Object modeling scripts
◇ ◇ ◇ ◇ ◇ ◇ ◇

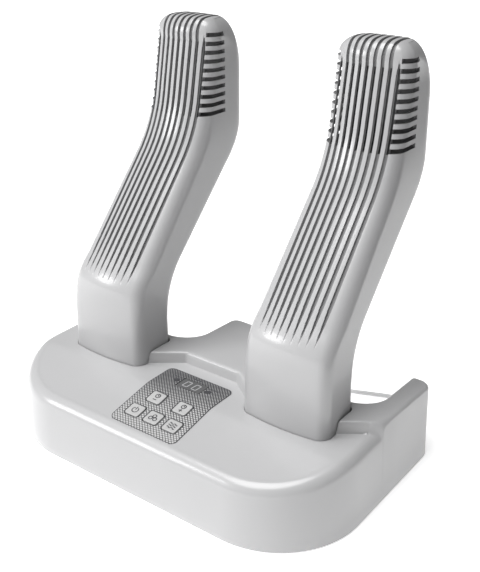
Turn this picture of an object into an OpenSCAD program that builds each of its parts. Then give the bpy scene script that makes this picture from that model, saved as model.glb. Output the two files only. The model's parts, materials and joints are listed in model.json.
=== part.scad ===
// Boot dryer: a blower base with two bent hollow arms, a sloping key panel and a mains lead.
// Millimetres, +Z up. The origin is on the floor, under the centre of the dryer without its lead.

/* [Base] */
// Width of the base
base_w = 322; // [302:1:340]
// Depth of the base
base_d = 187; // [180:1:196]
// Plan radius of the two front corners
front_r = 73; // [60:1:76]
// Wall thickness of the base and arm mouldings
wall = 2.6; // [2.2:0.1:3]
// Height of the base's lower edge above the floor
skirt_z = 0.6; // [0.5:0.1:1]
// Height of the deck at its front edge
deck_front_z = 50; // [48:0.5:52]
// Height of the deck at its crest
deck_crest_z = 60.5; // [60:0.5:62]
// Distance of the crest from the front
crest_y = 58; // [56:1:60]
// Height of the raised ledge at the step
ledge_z = 70; // [69:0.5:71]
// How far the ledge falls towards the rear
ledge_fall = 5; // [4:0.5:6]
// Half width of the tongue between the two rear notches
tongue_hw = 40; // [38:1:42]
// Width of the wing outside each notch
wing_w = 19; // [17:1:21]
// Distance of each notch's floor from the front
notch_y = 123; // [121:1:124]

/* [Arms] */
// Distance between the middle planes of the arms
arm_spacing = 183; // [180:1:186]
// Half width of an arm at its foot
foot_hw = 39; // [38:0.5:40]
// Half width of an arm from its middle up
head_hw = 33.5; // [33:0.5:34]
// Distance of an arm's front face from the front of the base
arm_front_y = 68; // [67:0.5:69]
// Depth of an arm at its foot
foot_depth = 47; // [46:0.5:48]
// Lean of the front face's middle stretch from upright, in degrees
lean = 40; // [39:0.5:41]
// Lean of the rear face's middle stretch from upright, in degrees
back_lean = 45; // [44:0.5:46]
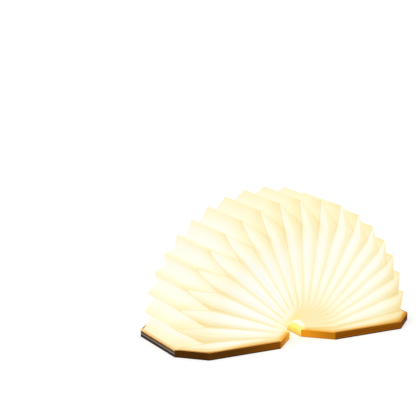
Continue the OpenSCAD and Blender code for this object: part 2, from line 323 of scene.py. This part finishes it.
def make_finishes():
    return {
        "plywood": make_plywood(),
        "walnut": make_walnut(),
        "paper": make_paper(),
        "white_plastic": make_plastic("white_plastic", srgb(236, 234, 228), 0.45),
        "screw_steel": make_metal("screw_steel", srgb(190, 190, 192), 0.3),
        "magnet_nickel": make_metal("magnet_nickel", srgb(205, 203, 198), 0.2),
        "socket_steel": make_metal("socket_steel", srgb(180, 182, 186), 0.3),
        "foam": make_plastic("foam", srgb(58, 58, 60), 0.95),
        "cell_foil": make_metal("cell_foil", srgb(188, 190, 194), 0.35),
        "circuit": make_plastic("circuit", srgb(20, 92, 52), 0.4),
        "white_circuit": make_plastic("white_circuit", srgb(240, 240, 236), 0.35),
        "chip": make_plastic("chip", srgb(32, 32, 34), 0.5),
        "led_phosphor": make_plastic("led_phosphor", srgb(250, 214, 90), 0.3),
        "red_insulation": make_plastic("red_insulation", srgb(176, 28, 24), 0.4),
        "black_insulation": make_plastic("black_insulation", srgb(26, 26, 27), 0.45),
    }


# Where the covers' looks change: in metres from the hinge line, then by a face's direction
LID_SIDE = (-0.001, 0.001)
HINGE_FACE = (0.0073, 0.0076)
HINGE_RIM = (0.01, 0.0125)
HINGE_END = (0.034, 0.037)
SLANTED_CUT = (0.007, 0.035)
FLAT = (0.6, 0.8)

# A cover's edge from the outer face (0) to the bellows (1): where each layer lies
EDGE_LAYERS = [
    (0.0, "veneer"),
    (0.1, "veneer"),
    (0.2, "ply"),
    (0.3, "ply"),
    (0.36, "glue"),
    (0.43, "ply"),
    (0.56, "ply"),
    (0.62, "glue"),
    (0.7, "ply"),
    (0.82, "ply"),
    (0.9, "glue"),
    (1.0, "lit rim"),
]
FAR_EDGE_LAYERS = [
    (0.0, "veneer"),
    (0.28, "veneer"),
    (0.34, "ply"),
    (0.44, "ply"),
    (0.48, "shine"),
    (0.53, "shine"),
    (0.57, "glue"),
    (0.67, "glue"),
    (0.74, "lower ply"),
    (0.84, "lower ply"),
    (0.89, "lit rim"),
    (1.0, "lit rim"),
]
# How far the layers wander, in millimetres
LAYER_WANDER = 0.4
# The layers' colours as they look in studio light; the lid's are brighter and more orange with
# painted lamp light
BASE_EDGE = {
    "veneer": srgb(42, 18, 6),
    "ply": srgb(93, 56, 14),
    "glue": srgb(60, 30, 6),
    "lit rim": srgb(126, 76, 26),
}
LAMP_LIT_LID_EDGE = {
    "veneer": srgb(84, 42, 3),
    "ply": srgb(148, 84, 10),
    "glue": srgb(100, 50, 2),
    "lit rim": srgb(176, 112, 30),
}
FAR_EDGE = {
    "veneer": srgb(50, 41, 36),
    "ply": srgb(88, 75, 62),
    "shine": srgb(164, 148, 132),
    "glue": srgb(68, 49, 36),
    "lower ply": srgb(108, 82, 52),
    "lit rim": srgb(238, 188, 128),
}
STUDIO_LIGHT = 0.66
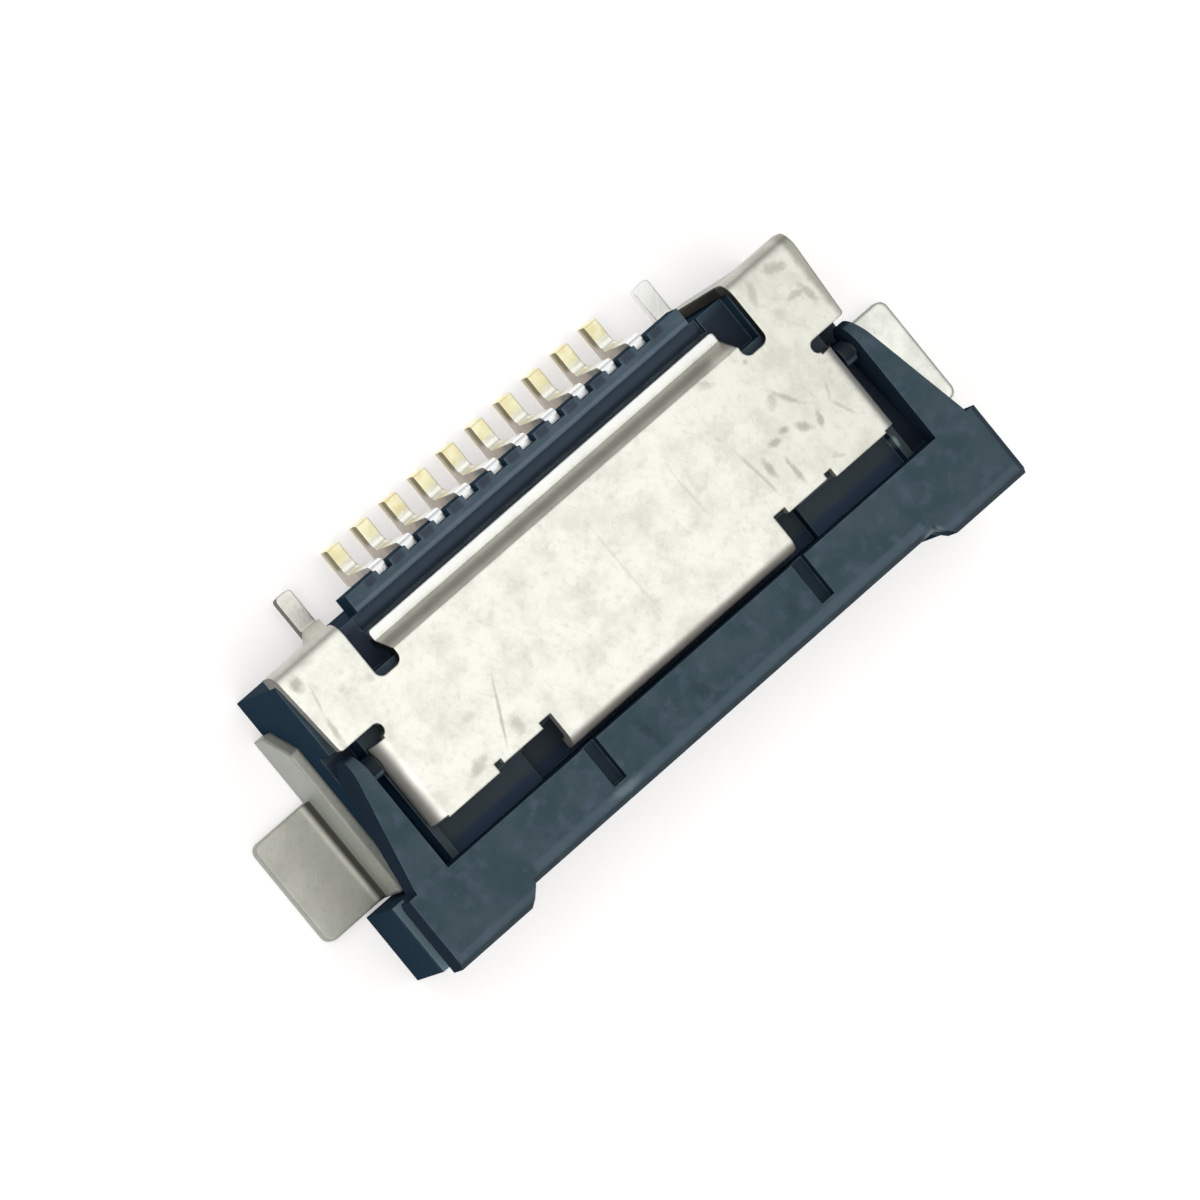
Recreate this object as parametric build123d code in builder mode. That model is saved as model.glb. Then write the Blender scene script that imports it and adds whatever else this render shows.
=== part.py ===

◇ ◇ ◇ ◇ ◇ ◇ ◇

> **Instructions to follow**: Please quote the records above exactly, without skipping a line.

> **Solution for this task**:
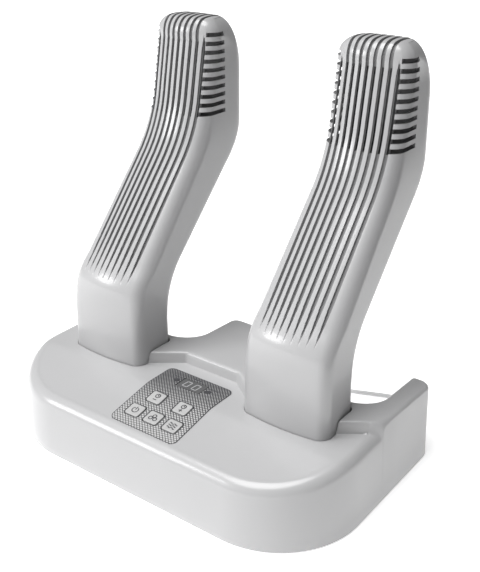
Turn this picture of an object into an OpenSCAD program that builds each of its parts. Then give the bpy scene script that makes this picture from that model, saved as model.glb. Output the two files only. The model's parts, materials and joints are listed in model.json.
=== part.scad ===
// Boot dryer: a blower base with two bent hollow arms, a sloping key panel and a mains lead.
// Millimetres, +Z up. The origin is on the floor, under the centre of the dryer without its lead.

/* [Base] */
// Width of the base
base_w = 322; // [302:1:340]
// Depth of the base
base_d = 187; // [180:1:196]
// Plan radius of the two front corners
front_r = 73; // [60:1:76]
// Wall thickness of the base and arm mouldings
wall = 2.6; // [2.2:0.1:3]
// Height of the base's lower edge above the floor
skirt_z = 0.6; // [0.5:0.1:1]
// Height of the deck at its front edge
deck_front_z = 50; // [48:0.5:52]
// Height of the deck at its crest
deck_crest_z = 60.5; // [60:0.5:62]
// Distance of the crest from the front
crest_y = 58; // [56:1:60]
// Height of the raised ledge at the step
ledge_z = 70; // [69:0.5:71]
// How far the ledge falls towards the rear
ledge_fall = 5; // [4:0.5:6]
// Half width of the tongue between the two rear notches
tongue_hw = 40; // [38:1:42]
// Width of the wing outside each notch
wing_w = 19; // [17:1:21]
// Distance of each notch's floor from the front
notch_y = 123; // [121:1:124]

/* [Arms] */
// Distance between the middle planes of the arms
arm_spacing = 183; // [180:1:186]
// Half width of an arm at its foot
foot_hw = 39; // [38:0.5:40]
// Half width of an arm from its middle up
head_hw = 33.5; // [33:0.5:34]
// Distance of an arm's front face from the front of the base
arm_front_y = 68; // [67:0.5:69]
// Depth of an arm at its foot
foot_depth = 47; // [46:0.5:48]
// Lean of the front face's middle stretch from upright, in degrees
lean = 40; // [39:0.5:41]
// Lean of the rear face's middle stretch from upright, in degrees
back_lean = 45; // [44:0.5:46]
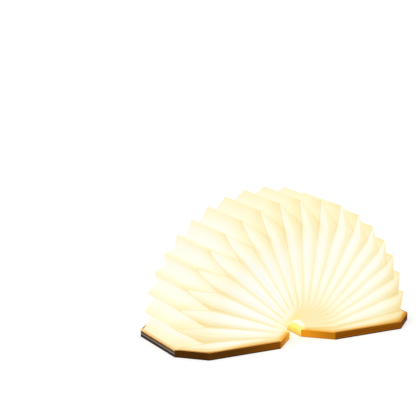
Continue the OpenSCAD and Blender code for this object: part 2, from line 323 of scene.py. This part finishes it.
def make_finishes():
    return {
        "plywood": make_plywood(),
        "walnut": make_walnut(),
        "paper": make_paper(),
        "white_plastic": make_plastic("white_plastic", srgb(236, 234, 228), 0.45),
        "screw_steel": make_metal("screw_steel", srgb(190, 190, 192), 0.3),
        "magnet_nickel": make_metal("magnet_nickel", srgb(205, 203, 198), 0.2),
        "socket_steel": make_metal("socket_steel", srgb(180, 182, 186), 0.3),
        "foam": make_plastic("foam", srgb(58, 58, 60), 0.95),
        "cell_foil": make_metal("cell_foil", srgb(188, 190, 194), 0.35),
        "circuit": make_plastic("circuit", srgb(20, 92, 52), 0.4),
        "white_circuit": make_plastic("white_circuit", srgb(240, 240, 236), 0.35),
        "chip": make_plastic("chip", srgb(32, 32, 34), 0.5),
        "led_phosphor": make_plastic("led_phosphor", srgb(250, 214, 90), 0.3),
        "red_insulation": make_plastic("red_insulation", srgb(176, 28, 24), 0.4),
        "black_insulation": make_plastic("black_insulation", srgb(26, 26, 27), 0.45),
    }


# Where the covers' looks change: in metres from the hinge line, then by a face's direction
LID_SIDE = (-0.001, 0.001)
HINGE_FACE = (0.0073, 0.0076)
HINGE_RIM = (0.01, 0.0125)
HINGE_END = (0.034, 0.037)
SLANTED_CUT = (0.007, 0.035)
FLAT = (0.6, 0.8)

# A cover's edge from the outer face (0) to the bellows (1): where each layer lies
EDGE_LAYERS = [
    (0.0, "veneer"),
    (0.1, "veneer"),
    (0.2, "ply"),
    (0.3, "ply"),
    (0.36, "glue"),
    (0.43, "ply"),
    (0.56, "ply"),
    (0.62, "glue"),
    (0.7, "ply"),
    (0.82, "ply"),
    (0.9, "glue"),
    (1.0, "lit rim"),
]
FAR_EDGE_LAYERS = [
    (0.0, "veneer"),
    (0.28, "veneer"),
    (0.34, "ply"),
    (0.44, "ply"),
    (0.48, "shine"),
    (0.53, "shine"),
    (0.57, "glue"),
    (0.67, "glue"),
    (0.74, "lower ply"),
    (0.84, "lower ply"),
    (0.89, "lit rim"),
    (1.0, "lit rim"),
]
# How far the layers wander, in millimetres
LAYER_WANDER = 0.4
# The layers' colours as they look in studio light; the lid's are brighter and more orange with
# painted lamp light
BASE_EDGE = {
    "veneer": srgb(42, 18, 6),
    "ply": srgb(93, 56, 14),
    "glue": srgb(60, 30, 6),
    "lit rim": srgb(126, 76, 26),
}
LAMP_LIT_LID_EDGE = {
    "veneer": srgb(84, 42, 3),
    "ply": srgb(148, 84, 10),
    "glue": srgb(100, 50, 2),
    "lit rim": srgb(176, 112, 30),
}
FAR_EDGE = {
    "veneer": srgb(50, 41, 36),
    "ply": srgb(88, 75, 62),
    "shine": srgb(164, 148, 132),
    "glue": srgb(68, 49, 36),
    "lower ply": srgb(108, 82, 52),
    "lit rim": srgb(238, 188, 128),
}
STUDIO_LIGHT = 0.66
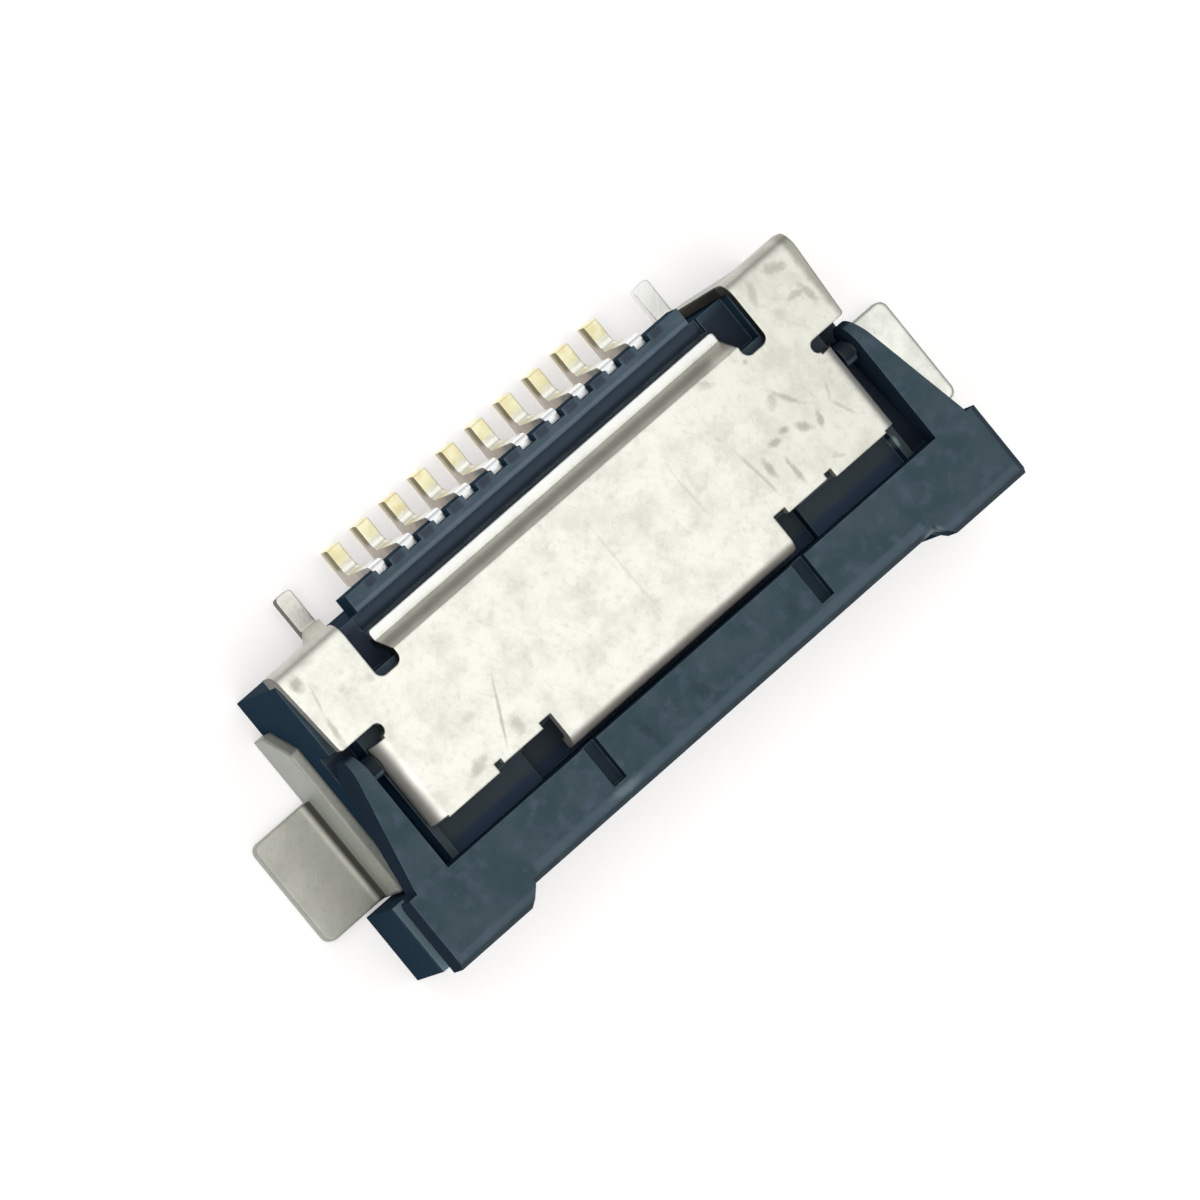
Recreate this object as parametric build123d code in builder mode. That model is saved as model.glb. Then write the Blender scene script that imports it and adds whatever else this render shows.
=== part.py ===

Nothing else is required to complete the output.